После того, как осциллятор выдает какой-то сигнал, с этим сигналом происходят превращения. Потому что тупо звук осциллятора — вещь довольно скучная, это такой бип неинтересный, и, самое главное, монотонный. В дело вступает система ADSR — подъем, спад, поддержка, затухание. Ну или какая-то другая, их несколько популярных. Она описывает, как изменяется громкость звука, который издал осциллятор. Подъем может быть резкий, а может быть плавный: это скорость, с которой звук осциллятора достигает пиковой громкости. Дальше идет спад до среднего уровня громкости ноты, потом период затухания, когда нота остается на этом спаде и какое-то время не меняется в громкости, а потом затухание — ну, понятно. Примерно так же звучит нота на пианино после удара по ней: сначала нарастает, потом утихает. Да и вообще на любом инструменте. Атака, сустейн — понятные любому гитаристу понятия.
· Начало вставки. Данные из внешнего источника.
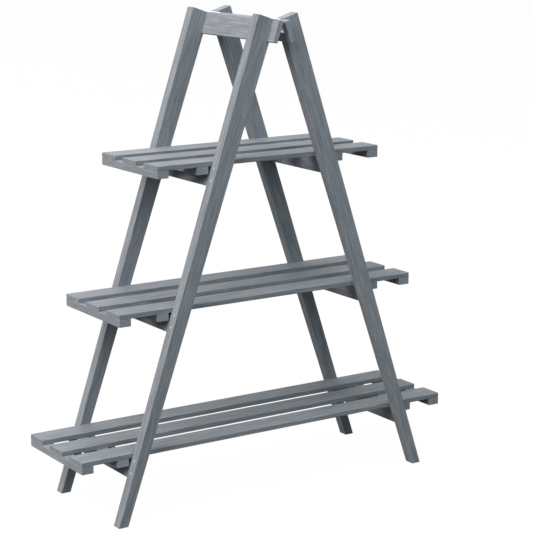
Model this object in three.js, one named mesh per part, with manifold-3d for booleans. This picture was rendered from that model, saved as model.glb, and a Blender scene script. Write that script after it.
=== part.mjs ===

То есть вместо того, чтобы придумать что-то радикально новое, пионеры синтезаторостроения воссоздавали то, что уже и так существует. И если мы посмотрим на первые синтезаторы, попавшие в массовое производство, то увидим, что все они пытались имитировать уже существующие музыкальные инструменты и их звучание.
Такими же были синтезаторы и драм-машины «Роланда», культовые 808, 909, 303 и другие. Только ни 808-й на живые барабаны не был похож, ни 303-й не был способен заменить бас по звуку, поэтому поначалу они не снискали популярности, а еще и стоили крайне дорого. Попав в барахолки (а оттуда — в руки более экспериментально настроенных музыкантов) эти устройства в итоге породили совершенно новое звучание, которое теперь нам кажется привычным и знакомым.
Эта поучительная история не нова, мягко скажем, но от того не менее поразительна. Многие вещи в музыке, которые мы знаем и любим, были следствием ошибок, неудачных экспериментов и провалов! Запоротые тейки, которые потом становились основой великих песен, случайности на записях, которые затем их определяли, инструменты, придуманные с одной целью, но используемые совершенно для другого (на «джазмастерах» панк и инди играют в сто раз чаще, чем, собственно, джаз) — вот что такое современная западная музыкальная традиция. Цените ошибки, кто знает, куда они вас — или человечество — приведут.